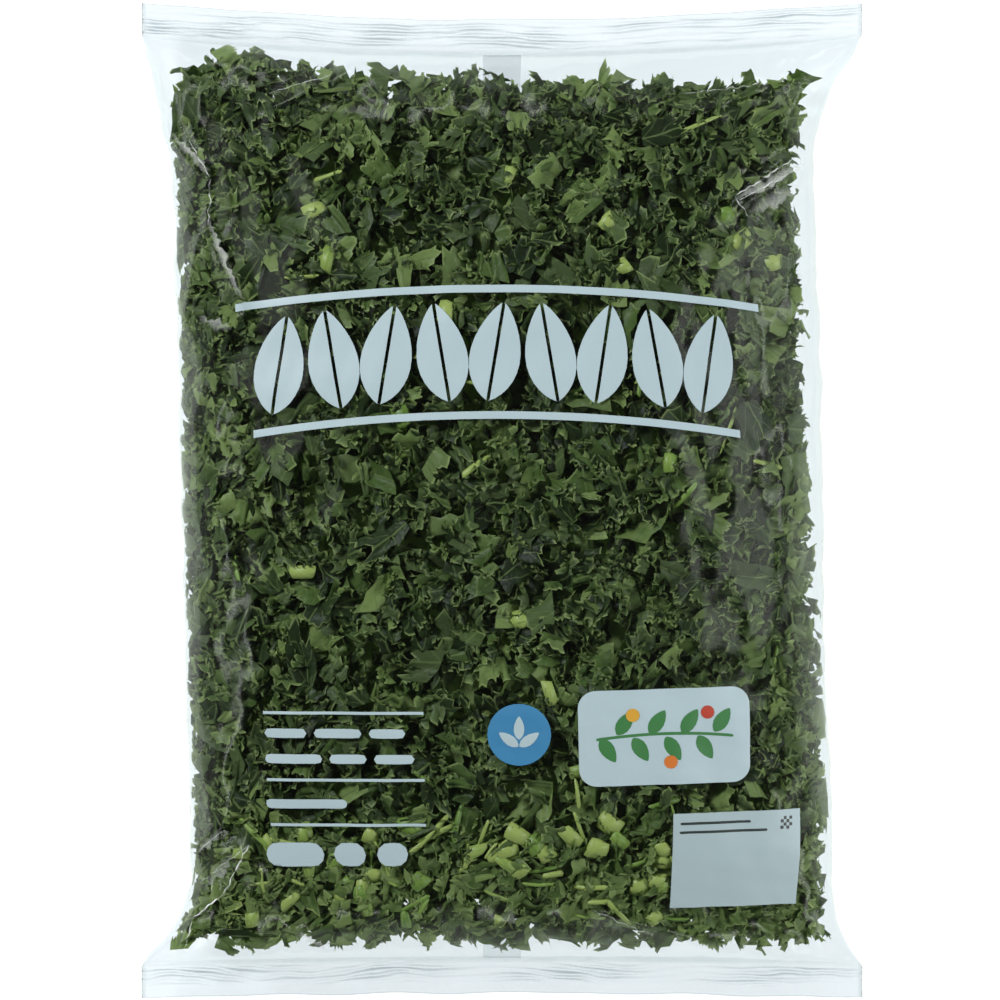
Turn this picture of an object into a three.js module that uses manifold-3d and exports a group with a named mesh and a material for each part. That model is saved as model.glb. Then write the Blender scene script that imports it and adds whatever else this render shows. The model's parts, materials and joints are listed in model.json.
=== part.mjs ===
// A clear film pillow bag filled with chopped curly kale, lying on its back. Millimetres, +Z up.
// The bag's printed front faces +Z, its top end is at +Y and its right side, seen from the front, at +X.
// The origin is on the surface that the bag lies on, under the middle of the bag.

import * as THREE from "three";
import { mergeVertices } from "three/addons/utils/BufferGeometryUtils.js";
import Module from "manifold-3d";

const wasm = await Module();
wasm.setup();

// The bag as it was cut and sealed
const bagLength = 345;
const sealWidth = 250;
const sealHeight = 11;
const ribsPerSeal = 5;
const ribHeight = 0.45;
const sealHalfThickness = 0.6;
const filmWall = 0.8;
const insideEnd = 0.985; // the inside of the bag ends at this share of the way to the seals
const filmPointsAround = 36;
const filmStations = 20;

// The bag as it lies when it is full
const bodyHalfWidth = 111;
const bodyLean = 0.025; // the body leans this much sideways for each millimetre of length
const restToSeals = 15.5; // height of the two seals and the side edges above the surface
const frontRise = 36.5; // height of the front's crown above the seals
const backDrop = 16.5; // the back sags this far below the seals, and is flat where it meets the surface
const frontRoundness = 2.6;
const backRoundness = 4.5;
const flatStripRoundness = 8;
const topEdgeBow = 6; // the middle of the top seal is pulled in by the weight of the kale
const bottomEdgeBow = 1.5;
const flareLength = { topLeft: 59, topRight: 41, bottomLeft: 30, bottomRight: 20 };
const flarePower = 1.6;

// The fin seal down the middle of the back, and the vent holes beside it
const finHalfWidth = 6.5;
const finGroove = { halfWidth: 0.6, depth: 0.35 };
const vent = { radius: 1.5, sides: 10, fromMiddle: 55, apart: 80 };

// The chopped kale
const randomSeed = 24;
const kaleGap = 2.6; // least depth of any leaf below the outside of the film
const farDepth = 3.2; // depth of a leaf's far side
const nearDepth = 5.6; // depth of its near side, over its root
const rootSink = 7; // the root is bent down this much further, into the core
const coreEnd = 0.91; // the core stops at this share of the way to the seals
const coreDepth = [8, 11]; // the core's uneven surface lies between these depths
const coreRings = 14;
const corePointsPerRing = 24;
const leafRows = 12;
const leavesPerRow = 15;
const leafUneven = 0.45; // each leaf is off its even place by up to half this share of the spacing
const leafReach = 0.985; // no leaf reaches past this share of the way to the seals
const leafSpread = 0.9; // a leaf points up to this many radians to either side of its neighbours' flow
const leafLength = [27, 34];
const leafWidth = [20, 26];
const leafThickness = 0.8;
const frilledShare = 0.6; // this share of the pieces still have a frilled margin
const frillPoints = 8;
const frillWave = 1.3;
const frillTooth = 0.11;
const cutPoints = 6;
const cutUneven = 0.12; // the corners of a plain cut piece are this uneven, as a share of its size
const stemPieces = 22;
const stemSides = 5;
const stemLength = [11, 17];
const stemRadius = [2.6, 3.6];

const sealInner = bagLength / 2 - sealHeight;

// Numbers from 0 to 1 in an order fixed by the seed.
function makeRandom(seed) {
  let state = seed;
  return () => {
    state = (state + 0x6d2b79f5) | 0;
    let mixed = Math.imul(state ^ (state >>> 15), 1 | state);
    mixed = (mixed + Math.imul(mixed ^ (mixed >>> 7), 61 | mixed)) ^ mixed;
    return ((mixed ^ (mixed >>> 14)) >>> 0) / 4294967296;
  };
}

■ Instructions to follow
Write down every line of the data exactly as it appears above.

■ Complete output
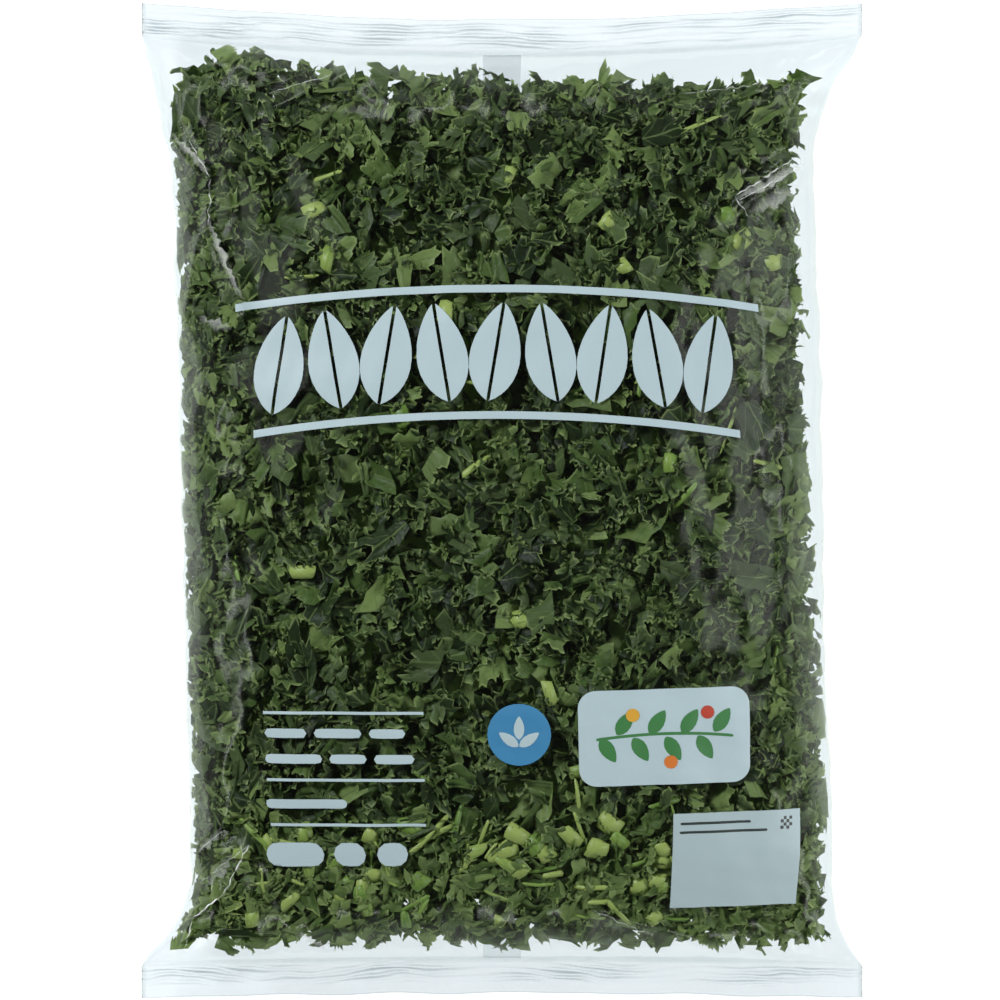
Turn this picture of an object into a three.js module that uses manifold-3d and exports a group with a named mesh and a material for each part. That model is saved as model.glb. Then write the Blender scene script that imports it and adds whatever else this render shows. The model's parts, materials and joints are listed in model.json.
=== part.mjs ===
// A clear film pillow bag filled with chopped curly kale, lying on its back. Millimetres, +Z up.
// The bag's printed front faces +Z, its top end is at +Y and its right side, seen from the front, at +X.
// The origin is on the surface that the bag lies on, under the middle of the bag.

import * as THREE from "three";
import { mergeVertices } from "three/addons/utils/BufferGeometryUtils.js";
import Module from "manifold-3d";

const wasm = await Module();
wasm.setup();

// The bag as it was cut and sealed
const bagLength = 345;
const sealWidth = 250;
const sealHeight = 11;
const ribsPerSeal = 5;
const ribHeight = 0.45;
const sealHalfThickness = 0.6;
const filmWall = 0.8;
const insideEnd = 0.985; // the inside of the bag ends at this share of the way to the seals
const filmPointsAround = 36;
const filmStations = 20;

// The bag as it lies when it is full
const bodyHalfWidth = 111;
const bodyLean = 0.025; // the body leans this much sideways for each millimetre of length
const restToSeals = 15.5; // height of the two seals and the side edges above the surface
const frontRise = 36.5; // height of the front's crown above the seals
const backDrop = 16.5; // the back sags this far below the seals, and is flat where it meets the surface
const frontRoundness = 2.6;
const backRoundness = 4.5;
const flatStripRoundness = 8;
const topEdgeBow = 6; // the middle of the top seal is pulled in by the weight of the kale
const bottomEdgeBow = 1.5;
const flareLength = { topLeft: 59, topRight: 41, bottomLeft: 30, bottomRight: 20 };
const flarePower = 1.6;

// The fin seal down the middle of the back, and the vent holes beside it
const finHalfWidth = 6.5;
const finGroove = { halfWidth: 0.6, depth: 0.35 };
const vent = { radius: 1.5, sides: 10, fromMiddle: 55, apart: 80 };

// The chopped kale
const randomSeed = 24;
const kaleGap = 2.6; // least depth of any leaf below the outside of the film
const farDepth = 3.2; // depth of a leaf's far side
const nearDepth = 5.6; // depth of its near side, over its root
const rootSink = 7; // the root is bent down this much further, into the core
const coreEnd = 0.91; // the core stops at this share of the way to the seals
const coreDepth = [8, 11]; // the core's uneven surface lies between these depths
const coreRings = 14;
const corePointsPerRing = 24;
const leafRows = 12;
const leavesPerRow = 15;
const leafUneven = 0.45; // each leaf is off its even place by up to half this share of the spacing
const leafReach = 0.985; // no leaf reaches past this share of the way to the seals
const leafSpread = 0.9; // a leaf points up to this many radians to either side of its neighbours' flow
const leafLength = [27, 34];
const leafWidth = [20, 26];
const leafThickness = 0.8;
const frilledShare = 0.6; // this share of the pieces still have a frilled margin
const frillPoints = 8;
const frillWave = 1.3;
const frillTooth = 0.11;
const cutPoints = 6;
const cutUneven = 0.12; // the corners of a plain cut piece are this uneven, as a share of its size
const stemPieces = 22;
const stemSides = 5;
const stemLength = [11, 17];
const stemRadius = [2.6, 3.6];

const sealInner = bagLength / 2 - sealHeight;

// Numbers from 0 to 1 in an order fixed by the seed.
function makeRandom(seed) {
  let state = seed;
  return () => {
    state = (state + 0x6d2b79f5) | 0;
    let mixed = Math.imul(state ^ (state >>> 15), 1 | state);
    mixed = (mixed + Math.imul(mixed ^ (mixed >>> 7), 61 | mixed)) ^ mixed;
    return ((mixed ^ (mixed >>> 14)) >>> 0) / 4294967296;
  };
}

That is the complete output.